The Case of the Mukkinese Battle-Horn (1956)
Excellent Goon Humour
Basically, this is the nearest you're going to get to a filmed Goon Show (1950's British radio programme). A lot of the jokes are lifted directly from Goon Shows. It's a pity Harry Secombe wasn't in it but Dick Emery is excellent. Peter Sellers excels as Quilt, Commissioner Gervaise and Henry Crun running a pawn shop (with Minnie off screen telling him there's someone knocking at the door). Milligan plays Brown or White depending which bit of the film (I think that was a re-write error) but it's Eccles. He also does a superb silent actor looking for the labour exchange skit and is the Police Sergeant assisting Inspector Quilt (and, of course the voice of Minnie Bannister). Dick Emery plays the museum curator and Maurice Ponk ("nothing to do with the story but we wanted you to see what a real idiot looks like"). It's long while since I've seen this film so I can't be certain but I think Emery plays Plackett (Willium Mate), the museum guard though it might be Sellers as the character was most often played by him on radio and the "they kept walloping me on the head" bit is from The Missing Prime Minister/10 Downing St and Sellers played Mate in both those radio shows
If you can't find the film on video, at least get some Goon Show CDs or tapes. The BBC and EMI both released some. The BBC set with 1985 on it is my favourite. The EMI one with Dishonoured is another good choice (featuring The Dance of the Seven Army-Surplus Blankets)
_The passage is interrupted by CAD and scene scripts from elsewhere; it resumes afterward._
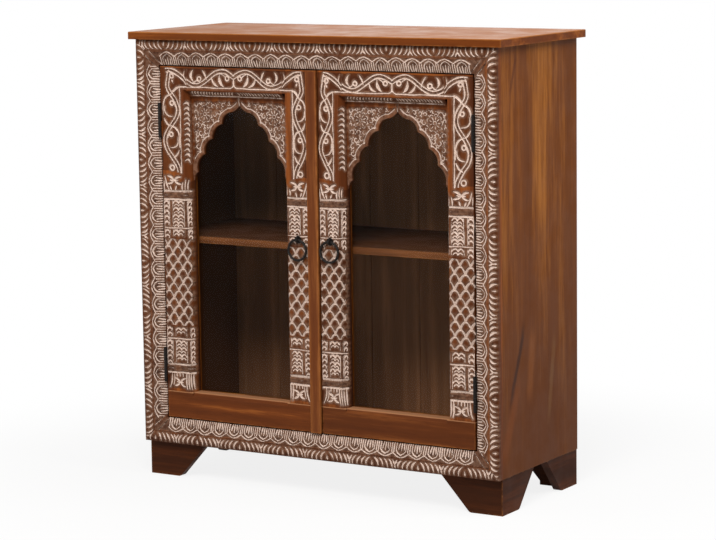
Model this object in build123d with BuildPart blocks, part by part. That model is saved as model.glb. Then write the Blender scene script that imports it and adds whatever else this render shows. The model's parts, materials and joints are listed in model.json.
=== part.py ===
from build123d import *
import os

# Two-door glazed cabinet with a mitred, moulded face frame and cusped arch doors.
# Frame: +Z up, the doors face -Y, origin on the floor under the middle of the top board.
# Every piece is drawn on the +X (right) side, and its left twin is mirrored in the YZ plane.

# ---------------------------------------------------------------- driving dimensions (mm)
# overall
cabinet_width = 900.0
cabinet_depth = 373.0
top_thickness = 16.0
body_height = 870.0
foot_height = 76.0

# top board
top_side_overhang = 14.0
top_front_overhang = 6.0
top_back_overhang = 15.0
top_edge_round = 2.0

# carcase
board = 20.0
back_thickness = 12.0
back_rebate = 10.0
plank_count = 7
plank_chamfer = 1.5
plank_gap = 0.5
cleat_width = 45.0

# shelf
shelf_thickness = 16.0
shelf_top_height = 525.0
shelf_setback = 52.0
shelf_cleat_side = 20.0
shelf_cleat_inset = 12.0

# face frame
frame_width = 54.0
frame_thickness = 20.0
frame_tongue = 12.0
outer_band = 22.0
outer_band_drop = 2.5
channel_width = 3.0
channel_depth = 3.5
inner_band_step = 2.0
inner_band_crown = 1.6
door_setback = 10.0

# doors
hinge_gap = 4.0
door_end_gap = 2.5
door_thickness = 36.0
hinge_stile_width = 65.5
meeting_stile_width = 57.0
top_rail_height = 63.5
bottom_rail_height = 57.5
cant_run = 8.0
cant_depth = 13.0
rail_cant_height = 14.0
sill_bevel = 8.0

# meeting strip, planted on the left door and ending at that door's edge
strip_width = 25.0
strip_thickness = 5.0
strip_offset = 0.5
meeting_gap = 2.5
closing_bevel = 3.2
strip_round = 1.2

# joints of the door frames
tenon_thickness = 10.0
tenon_setback = 15.0
rail_tenon_length = 30.0
rail_tenon_margin = 12.0
stile_tenon_length = 30.0
stile_tenon_margin = 14.0
mortise_spare = 1.0

# stile mouldings: heights above the door's lower edge of the quirks and of the round collars
quirk_heights = (62.5, 172.5, 199.5, 399.5, 406.5, 521.5)
quirk_reach = 2.0
quirk_depth = 2.4
collar_heights = (107.5, 482.5)
collar_height = 15.0
collar_shoulder = 4.5

# arch panel and glazing; a cusp lies a share of the half opening out from the apex, and a drop below it
spandrel_recess = 19.0
spandrel_thickness = 10.0
apex_drop = 17.0
arch_cusp_shares = (0.167, 0.383, 0.592, 0.767, 0.917)
arch_cusp_drops = (14.0, 40.0, 72.0, 105.0, 144.0)
arch_foot_drop = 162.0
lobe_rise = 8.0
tip_rise = 1.5
foot_rise = 2.0
glass_thickness = 3.0
glass_rebate = 8.0
glass_clearance = 1.0
bead_joint = 0.2

# butt hinges
hinge_inset = 115.0
hinge_length = 70.0
leaf_width = 20.0
leaf_thickness = 1.8
barrel_radius = 3.6
barrel_stand_off = 0.2
knuckle_count = 5
knuckle_gap = 0.3
pin_radius = 1.8
pin_clearance = 0.06
pin_head_radius = 3.0
pin_head_height = 2.4

# ring pulls
ring_radius = 21.5
ring_wire = 2.75
ring_height = 516.0
ring_stand_off = 4.0
right_pull_inset = 24.5
left_pull_inset = 26.0
staple_wall = 2.4
staple_width = 4.0
staple_clearance = 0.25
staple_tang = 9.0
rose_radius = 8.0
rose_thickness = 1.0

# magnetic catches
catch_length = 42.0
catch_height = 13.0
catch_depth = 15.0
strike_length = 36.0
strike_height = 12.0
strike_thickness = 1.2
catch_air = 0.4
catch_inset = 25.5

# bracket feet
foot_board = 18.0
foot_front_inset = 20.0
foot_side_inset = 2.0
face_top_length = 145.0
face_bottom_length = 76.0
side_top_length = 138.0
side_bottom_length = 72.0
foot_toe_round = 10.0
glue_block = 40.0
glue_block_lift = 4.0

# ---------------------------------------------------------------- derived places
body_width = cabinet_width - 2 * top_side_overhang
half_body = body_width / 2
body_bottom = foot_height
body_top = foot_height + body_height
front_y = -cabinet_depth / 2 + top_front_overhang
carcase_y = front_y + frame_thickness
back_y = cabinet_depth / 2 - top_back_overhang
back_face_y = back_y - back_thickness
inside_x = half_body - board

frame_inner_x = half_body - frame_width
frame_inner_bottom = body_bottom + frame_width
frame_inner_top = body_top - frame_width

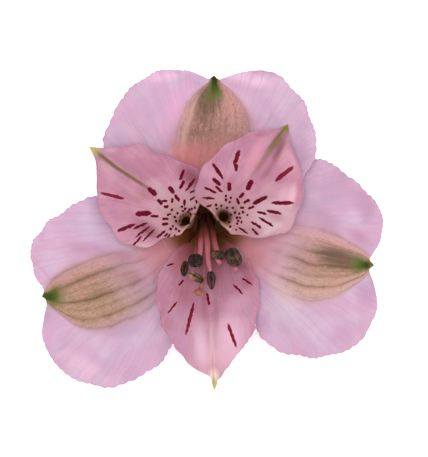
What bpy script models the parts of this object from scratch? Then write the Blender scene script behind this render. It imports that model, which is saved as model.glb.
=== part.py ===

The Life and Death of Colonel Blimp (1943)
Wonderful film
This has to be my all time favourite movie. It is the story of Clive Candy (Roger Livesey), a British Army officer, from 1902 to 1942. It is told as a flashback in three sections - 1902, 1918 and 1942. Deborah Kerr plays three women in his life, Edith Hunter, who he falls in love with in 1902, Barbara Wynne, who he marries in 1918 and Angela/Johnny his driver in 1942. Anton Walbrook plays Theo who fights a duel with Candy in 1902 and then becomes friends with Candy and Edith and marries Edith. They meet briefly in 1918 when Theo is being sent back to Germany from a British POW camp. In 1942 they meet again although both Edith and Barbara have died by then. When Theo sees Johnny he realises why Clive chose her to be his driver. Other excellent perfomers include John Laurie as Candy's WWI driver and later his butler. Some of the lines must have meant a lot to Emerich Pressburger, particularly when Theo explains why he left Germany so late after the Nazis came to power and the bit when Theo says it must be hard losing your wife abroad and Candy replies "It wasn't abroad, it was Jamaica" which summed up the David Low cartoon character Col Blimp's attitude to the world and particularly the British Empire. The film is not a war story, though it features a soldier. It is not a sloppy romance, though it features a man looking for his ideal woman. It more than either or both put together. It is without doubt due to the consummate skills of Powell and Pressburger every bit as much as the excellent performances they coaxed out of the superb cast. Winston Churchill hated the film and tried to have it banned as it featured a sympathetic German character when Britain was at war with Germany. I am so glad he failed.